Kelley Williams, Chair Bigger Pie Forum, March 19, 2015
Here’s a recent quote from a security analyst about Southern Company’s hefty dividends: “Southern Company’s competitive advantage comes from its monopoly electricity provider status in the markets it serves.” Translation: Southern has a lock on its markets and can charge more for power to pay high dividends. Southern’s Mississippi Power subsidiary is the monopoly provider in one of those markets in south east Mississippi. Here’s a recent quote from its CEO about high cost power: “The higher our rates go, the less energy our customers use, it impacts economic development. It impacts job growth in our area.” Translation: Customers can’t afford high cost power, and it kills jobs and economic growth. Conclusion: Southern’s competitive advantage causes south east Mississippi’s competitive disadvantage.
Just trust us. The CEO’s quote above was about higher rates due to the company’s experimental Kemper County lignite plant. He then said: “We are all about our customers. We are all about economic development. We are all about attracting jobs to our service territory.” Sounds contradictory, doesn’t it? He airbrushed the contradiction with his familiar spiel about why Kemper is not so bad. It goes like this: Customers won’t pay a dime more than $2.1 billion, er $2.88 billion, er $4.1 billion, er whatever for Kemper. And we would have said that earlier except we didn’t know its cost because we hadn’t done the engineering. And actually we still don’t know the cost because it’s not built yet. But don’t worry, customers won’t pay a dime more than whatever even though the cost is now over $6.2 billion. And regardless of what whatever turns out to be, it’s a good deal for customers. And you can trust us on that.
However, customers are paying 18% more for construction interest on the Kemper plant now. The Supreme Court told the company to stop billing it, and refund the $283 million it had illegally collected. The company is upset that the court presumed to tell it what to do and wants a rehearing. Meantime, it’s collecting the 18%. Looks like it’s treating the court like the Public Service Commission which purports to regulate it. It usually tells the PSC what it’s going to do, and its powerful friends explain things to the commissioners. The CEO made the quotes above while explaining why the Supreme Court was wrong and would surely change its mind.

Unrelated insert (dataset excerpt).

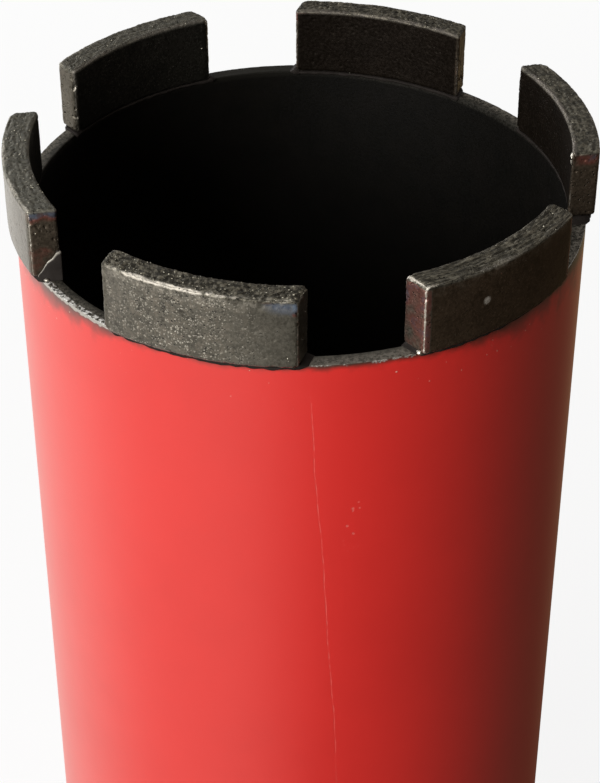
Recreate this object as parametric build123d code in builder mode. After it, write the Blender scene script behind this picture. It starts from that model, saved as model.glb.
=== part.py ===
# Diamond core bit, 76 mm, for drilling concrete and masonry.
#
# A thin steel barrel carries six sintered diamond segments, brazed to its rim with
# waterways between them. A turned back plate closes the other end, and a hub with a
# G 1/2 female thread is welded through the plate and screws on to the drill's spindle.
#
# Origin: the centre of the hub's end face, which seats on the spindle's shoulder.
# +Z runs along the axis to the cutting crown. Segment 1 is centred on +X.

import os
from math import cos, radians, sin

from build123d import *

# Driving dimensions, in millimetres and degrees

# Cutting crown
bit_diameter = 76.0            # over the segments: the hole that it drills
segment_count = 6
segment_length = 24.0          # straight across, between the parallel end faces
segment_height = 9.6           # 10 when new, a little lower once dressed
segment_corner_radius = 1.3    # leading and trailing top corners
segment_edge_radius = 0.4      # long top edges and upright end edges
segment_foot_bevel = 0.6       # along the bottom outer edge
outer_overhang = 1.0           # a segment stands out past the barrel's outside
inner_overhang = 0.5           # and past its inside

# Silver braze under each segment
braze_gap = 0.2                # film between the rim and the segment
braze_cover = 0.7              # share of a segment's free underside that it wets
braze_run_down = 0.6           # how far it runs down the barrel's walls
braze_end_length = 1.3         # fillet along the rim past each end face
braze_end_height = 1.0         # and up the end face
braze_sag = 0.12               # hollow of every fillet's surface

# Barrel
barrel_wall = 2.0
barrel_length = 150.0
rim_chamfer = 0.25             # on both edges of the rim

# Back plate
plate_thickness = 6.0          # flange, outside the barrel
plate_spigot_length = 5.0      # register, inside the barrel
plate_spigot_chamfer = 0.8
slip_clearance = 0.05          # radial, of a turned spigot in its seat

# Groove weld between the barrel and the plate
weld_root_face = 0.8           # wall left whole behind the groove
weld_crown = 0.3               # bead height over the barrel

# Hub
hub_diameter = 36.0
hub_length = 30.0              # end face to back plate
hub_chamfer = 1.0
hub_spigot_diameter = 26.0
spanner_size = 32.0            # across the two flats
spanner_flat_height = 18.0
hub_weld_leg = 3.5             # fillet weld round the hub's root
hub_weld_bulge = 0.3

# Spindle thread, G 1/2
thread_major_diameter = 20.955
thread_pitch = 25.4 / 14
thread_length = 25.0
thread_mouth_clearance = 0.3   # countersink, outside the major diameter
water_hole_diameter = 15.0     # from the thread into the barrel

# Worked out from the driving dimensions

segment_outer_radius = bit_diameter / 2
barrel_outer_radius = segment_outer_radius - outer_overhang
barrel_inner_radius = barrel_outer_radius - barrel_wall
segment_inner_radius = barrel_inner_radius - inner_overhang
crown_pitch = 360 / segment_count

plate_height = hub_length                          # underside of the plate
barrel_height = plate_height + plate_thickness     # the barrel stands on the flange
rim_height = barrel_height + barrel_length
seat_height = rim_height + braze_gap               # underside of the segments

weld_groove = barrel_wall - weld_root_face
plate_spigot_radius = barrel_inner_radius - slip_clearance
plate_inner_height = barrel_height + plate_spigot_length
plate_hole_radius = hub_spigot_diameter / 2 + slip_clearance

hub_radius = hub_diameter / 2
thread_depth = 0.640327 * thread_pitch             # Whitworth form
thread_bore_radius = thread_major_diameter / 2 - thread_depth
thread_mouth_radius = thread_major_diameter / 2 + thread_mouth_clearance
thread_mouth_depth = thread_mouth_radius - thread_bore_radius
water_hole_radius = water_hole_diameter / 2


def radial_plane(angle):
    """The upright half plane through the axis at an angle: x outwards, y up."""
    a = radians(angle)
    return Plane(origin=(0, 0, 0), x_dir=(cos(a), sin(a), 0), z_dir=(sin(a), -cos(a), 0))


def facing_plane(angle):
    """The upright plane that faces outwards at an angle: x along the rim, y up."""
    a = radians(angle)
    return Plane(origin=(0, 0, 0), x_dir=(-sin(a), cos(a), 0), z_dir=(cos(a), sin(a), 0))


def build_segment(angle):
    """One diamond segment, centred on an angle: a ring's stretch with flat parallel
    ends, its top corners and edges rounded as they are once it has been dressed."""
    with BuildPart() as segment:
        with BuildSketch(radial_plane(angle - crown_pitch / 2)):
            with BuildLine():
                Polyline(
                    (segment_inner_radius, seat_height),
                    (segment_outer_radius - segment_foot_bevel, seat_height),
                    (segment_outer_radius, seat_height + segment_foot_bevel),
                    (segment_outer_radius, seat_height + segment_height),
                    (segment_inner_radius, seat_height + segment_height),
                    close=True,
                )
            make_face()
        revolve(axis=Axis.Z, revolution_arc=crown_pitch)

        with BuildSketch(facing_plane(angle)) as side_view:
            with Locations((0, seat_height)):
                Rectangle(segment_length, segment_height, align=(Align.CENTER, Align.MIN))
            fillet(side_view.vertices().group_by(Axis.Z)[-1], segment_corner_radius)
        extrude(amount=segment_outer_radius, mode=Mode.INTERSECT)

        bevel_top = seat_height + segment_foot_bevel
        upper_edges = segment.edges().filter_by_position(
            Axis.Z, bevel_top, seat_height + segment_height, inclusive=(False, True)
        )
        across_the_wall = Axis((0, 0, 0), facing_plane(angle).z_dir)
        fillet(upper_edges - upper_edges.filter_by(across_the_wall), segment_edge_radius)
    return segment


def build_braze(angle):
    """The silver braze under one segment: a film on the rim, a fillet under each
    overhang and a hollow fillet up both end faces."""
    half_length = segment_length / 2
    outer_wetting = braze_cover * (outer_overhang - segment_foot_bevel)
    inner_wetting = braze_cover * inner_overhang

    with BuildPart() as end_fillets:
        with BuildSketch(facing_plane(angle)):
            with BuildLine():
                toe = (half_length + braze_end_length, rim_height)
                top = (half_length, seat_height + braze_end_height)
                Polyline(top, (half_length, rim_height), toe)
                SagittaArc(toe, top, -braze_sag)
            make_face()
            mirror(about=Plane.YZ)
        extrude(amount=barrel_outer_radius)
        with BuildSketch(Plane.XY.offset(rim_height)):
            Circle(barrel_outer_radius - rim_chamfer)
            Circle(barrel_inner_radius + rim_chamfer, mode=Mode.SUBTRACT)
        extrude(amount=segment_height, mode=Mode.INTERSECT)

    with BuildPart() as braze:
        with BuildSketch(radial_plane(angle - crown_pitch / 2)):
            with BuildLine():
                inner_lip = (barrel_inner_radius - inner_wetting, seat_height)
                outer_lip = (barrel_outer_radius + outer_wetting, seat_height)
                outer_toe = (barrel_outer_radius, rim_height - braze_run_down)
                inner_toe = (barrel_inner_radius, rim_height - braze_run_down)
                Line(inner_lip, outer_lip)
                SagittaArc(outer_lip, outer_toe, braze_sag)
                Polyline(
                    outer_toe,
                    (barrel_outer_radius, rim_height - rim_chamfer),
                    (barrel_outer_radius - rim_chamfer, rim_height),
                    (barrel_inner_radius + rim_chamfer, rim_height),
                    (barrel_inner_radius, rim_height - rim_chamfer),
                    inner_toe,
                )
                SagittaArc(inner_toe, inner_lip, braze_sag)
            make_face()
        revolve(axis=Axis.Z, revolution_arc=crown_pitch)
        with BuildSketch(facing_plane(angle)):
            with Locations((0, rim_height)):
                Rectangle(segment_length, segment_height)
        extrude(amount=segment_outer_radius, mode=Mode.INTERSECT)
        add(end_fillets.part)
    return braze


os.makedirs("parts", exist_ok=True)

# Barrel: a welded steel tube, grooved for the weld at its foot, its rim lightly broken

with BuildPart() as barrel:
    with BuildSketch(Plane.XY.offset(barrel_height)):
        Circle(barrel_outer_radius)
        Circle(barrel_inner_radius, mode=Mode.SUBTRACT)
    extrude(amount=barrel_length)
    chamfer(barrel.edges().group_by(Axis.Z)[-1], rim_chamfer)
    foot_edges = barrel.edges().group_by(Axis.Z)[0]
    chamfer(foot_edges.sort_by(SortBy.RADIUS)[-1], weld_groove)

barrel.part.label = "barrel"
export_step(barrel.part, "parts/barrel.step")

# Segments and the braze that holds them, one after the other round the rim

for index in range(segment_count):
    angle = index * crown_pitch

    segment = build_segment(angle)
    segment.part.label = f"segment_{index + 1}"
    export_step(segment.part, f"parts/segment_{index + 1}.step")

    braze = build_braze(angle)
    braze.part.label = f"braze_{index + 1}"
    export_step(braze.part, f"parts/braze_{index + 1}.step")

# Back plate: a turned disc whose register centres the barrel

with BuildPart() as back_plate:
    with BuildSketch(Plane.XY.offset(plate_height)):
        Circle(barrel_outer_radius)
    extrude(amount=plate_thickness)
    chamfer(back_plate.edges().group_by(Axis.Z)[-1], weld_groove)
    with BuildSketch(Plane.XY.offset(barrel_height)):
        Circle(plate_spigot_radius)
    extrude(amount=plate_spigot_length)
    chamfer(back_plate.edges().group_by(Axis.Z)[-1], plate_spigot_chamfer)
    Hole(plate_hole_radius)

back_plate.part.label = "back_plate"
export_step(back_plate.part, "parts/back_plate.step")

# Groove weld: fills the V between the barrel's foot and the plate

with BuildPart() as plate_weld:
    with BuildSketch(Plane.XZ):
        with BuildLine():
            groove_root = (barrel_outer_radius - weld_groove, barrel_height)
            groove_top = (barrel_outer_radius, barrel_height + weld_groove)
            groove_foot = (barrel_outer_radius, barrel_height - weld_groove)
            bead_crest = (barrel_outer_radius + weld_crown, barrel_height)
            Polyline(groove_foot, groove_root, groove_top)
            ThreePointArc(groove_top, bead_crest, groove_foot)
        make_face()
    revolve(axis=Axis.Z)

plate_weld.part.label = "plate_weld"
export_step(plate_weld.part, "parts/plate_weld.step")

# Hub: turned boss with a spigot through the plate, threaded from its end face, with
# a water passage into the barrel and two flats for a spanner

with BuildPart() as hub:
    with BuildSketch(Plane.XZ):
        with BuildLine():
            Polyline(
                (thread_mouth_radius, 0),
                (hub_radius - hub_chamfer, 0),
                (hub_radius, hub_chamfer),
                (hub_radius, plate_height),
                (hub_spigot_diameter / 2, plate_height),
                (hub_spigot_diameter / 2, plate_inner_height),
                (water_hole_radius, plate_inner_height),
                (water_hole_radius, thread_length + thread_bore_radius - water_hole_radius),
                (thread_bore_radius, thread_length),
                (thread_bore_radius, thread_mouth_depth),
                close=True,
            )
        make_face()
    revolve(axis=Axis.Z)
    with BuildSketch(Plane.XY):
        Circle(hub_diameter)
        Rectangle(2 * hub_diameter, spanner_size, mode=Mode.SUBTRACT)
    extrude(amount=spanner_flat_height, mode=Mode.SUBTRACT)

hub.part.label = "hub"
export_step(hub.part, "parts/hub.step")

# Fillet weld round the hub's root, under the plate

with BuildPart() as hub_weld:
    with BuildSketch(Plane.XZ):
        with BuildLine():
            weld_foot = (hub_radius, plate_height - hub_weld_leg)
            weld_toe = (hub_radius + hub_weld_leg, plate_height)
            Polyline(weld_foot, (hub_radius, plate_height), weld_toe)
            SagittaArc(weld_toe, weld_foot, hub_weld_bulge)
        make_face()
    revolve(axis=Axis.Z)

hub_weld.part.label = "hub_weld"
export_step(hub_weld.part, "parts/hub_weld.step")
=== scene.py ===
import math
import bpy
import bmesh
import numpy as np
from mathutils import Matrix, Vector, noise


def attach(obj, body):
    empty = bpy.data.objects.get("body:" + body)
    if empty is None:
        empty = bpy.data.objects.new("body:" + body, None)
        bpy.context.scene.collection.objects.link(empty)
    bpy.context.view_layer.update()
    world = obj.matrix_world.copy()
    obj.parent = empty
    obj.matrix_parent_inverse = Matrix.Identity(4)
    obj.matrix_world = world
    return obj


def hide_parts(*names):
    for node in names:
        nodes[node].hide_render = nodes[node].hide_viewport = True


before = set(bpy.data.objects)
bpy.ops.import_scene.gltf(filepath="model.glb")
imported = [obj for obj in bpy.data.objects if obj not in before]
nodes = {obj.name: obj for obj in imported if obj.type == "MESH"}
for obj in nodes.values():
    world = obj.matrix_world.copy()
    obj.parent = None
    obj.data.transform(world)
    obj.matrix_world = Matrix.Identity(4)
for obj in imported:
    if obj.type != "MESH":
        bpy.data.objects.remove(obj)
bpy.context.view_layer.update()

mm = 0.001
cameraTurn = 258.83    # degrees round the bit at which the camera stands


# small helpers for node trees, used by the shapes and by the materials

def put(tree, kind, **settings):
    node = tree.nodes.new(kind)
    for name, value in settings.items():
        setattr(node, name, value)
    return node


def sumOf(operation, turnedRound=False):
    def method(first, second):
        return do(operation, second, first) if turnedRound else do(operation, first, second)
    return method


class Field:    # a value that changes over a surface, so that sums of nodes read as sums
    __add__, __radd__ = sumOf("ADD"), sumOf("ADD", True)
    __sub__, __rsub__ = sumOf("SUBTRACT"), sumOf("SUBTRACT", True)
    __mul__, __rmul__ = sumOf("MULTIPLY"), sumOf("MULTIPLY", True)
    __truediv__ = sumOf("DIVIDE")

    def __init__(self, socket):
        self.socket = socket


def feed(socket, value):
    if isinstance(value, Field):
        value = value.socket
    if isinstance(value, bpy.types.NodeSocket):
        socket.id_data.links.new(value, socket)
    else:
        socket.default_value = value


def fed(node, **values):    # the inputs of a node by name, an underscore standing for a space
    for name, value in values.items():
        feed(node.inputs[name.replace("_", " ")], value)
    return node


def ownNode(kind, values, **settings):    # a node in the tree that its own values come from
    tree = next(value for value in values if isinstance(value, Field)).socket.id_data
    node = put(tree, kind, **settings)
    for socket, value in zip(node.inputs, values):
        feed(socket, value)
    return node


def outputsOf(node):
    return {socket.name: Field(socket) for socket in node.outputs}


def source(tree, kind, output, **settings):    # what a node without inputs gives
    return Field(put(tree, kind, **settings).outputs[output])


def do(operation, *values, clamp=False):
    return Field(ownNode("ShaderNodeMath", values, operation=operation, use_clamp=clamp).outputs[0])


def vectorCalc(operation, *values):
    node = ownNode("ShaderNodeVectorMath", values, operation=operation)
    return Field(node.outputs["Value" if operation in ("LENGTH", "DOT_PRODUCT") else "Vector"])


def scaled(vector, factor):
    node = ownNode("ShaderNodeVectorMath", [vector], operation="SCALE")
    return Field(fed(node, Scale=factor).outputs["Vector"])


def joinXyz(x, y, z):
    return Field(ownNode("ShaderNodeCombineXYZ", (x, y, z)).outputs[0])


def splitXyz(vector):
    return [Field(socket) for socket in ownNode("ShaderNodeSeparateXYZ", [vector]).outputs]


def outward(where, degrees):    # how far a place lies out in a level direction
    turn = math.radians(degrees)
    return vectorCalc("DOT_PRODUCT", where, (math.cos(turn), math.sin(turn), 0.0))


def remap(value, low, high, toLow=0.0, toHigh=1.0):
    values = (value, low, high, toLow, toHigh)
    return Field(ownNode("ShaderNodeMapRange", values, interpolation_type="SMOOTHSTEP").outputs["Result"])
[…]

The company’s powerful friends can explain things to the Justices too.
What’s it cost? Kemper’s construction interest charges have now sucked $300 million out of state. That’s 15,000 new jobs that won’t happen assuming one new job per $20,000 invested. A careful analysis of BLS data shows 9,000 existing jobs lost in Mississippi Power’s service area from April 2013 to December 2014. It also shows 5,000 jobs normal growth deficit versus the rest of the state. That’s two Nissan plants. That’s twenty jobs per day. It gets much worse if rates go up 40% to pay for the experimental gasifier.
Who’s hurt? The company’s monopoly covers 23 counties or about a third of the state’s economy. It also supplies electric coops serving 32 other counties. The effect of its job killing prices ripples throughout the state. And don’t forget the effect of Kemper’s crony capitalism on the state’s image.
Boss Hogg image. What’s the effect if the image is good ole boy politics and a pay to play culture? If it appears utilities control the politicians and set rates as they please? If it looks like the playing field is not level and the referees (regulators) favor the home team? If Boss Hogg comes to mind when you think about Mississippi? It could discourage honest investors and encourage those who know how to deal with a Boss Hogg. Who know how to promote a Kior pine trees to diesel scam and stiff taxpayers for its $70 million bad debt. Who know how to make a Kemper happen. Who know how to make its customers pay millions for illegal construction interest. Who may know how to make them pay billions for an incomplete experiment instead of $800 million for a plant that’s complete and running.
So, is image important for competitive advantage? “Image Is Everything” according to a once successful ad theme to sell Canon Rebel cameras. It featured a young tennis star with flowing locks and bevies of tennis groupies. But he got old and bald. Image may not be everything, but it matters. A bad image has handicapped Mississippi’s home grown catfish industry. It might have boomed like poultry, but catfish are ugly and yucky and swim in muddy water. Many people can’t get past the image to try them. A metaphor? Experts have tried in vain to rebrand catfish. Say as a southern rainbow trout. We have tried to rebrand Mississippi too. Say as a good place – an honest safe place to live, work, and do business. We need to keep trying.
How to fix it. Voters can fix the competitive disadvantage due to Kemper’s high rates in November. They can elect responsible PSC commissioners to see that customers get reliable affordable electricity. But it’s not a sure thing. There are lots of people who make money from Kemper’s high rates. They are well organized and well funded. The 187,000 retail customers who pay those high rates and the 412,000 coop customers aren’t well organized. Some don’t know they are being over charged. Others think it’s hopeless.
We can improve our image too over time. It will do more for growth than job fairs, junkets, handouts, special deals for friends, clever slogans, and other gimmicks. It will take voters and candidates and elected officials who want to change it and many elections for many offices. We can take a step this fall toward a better image and a competitive advantage. We can start with Kemper.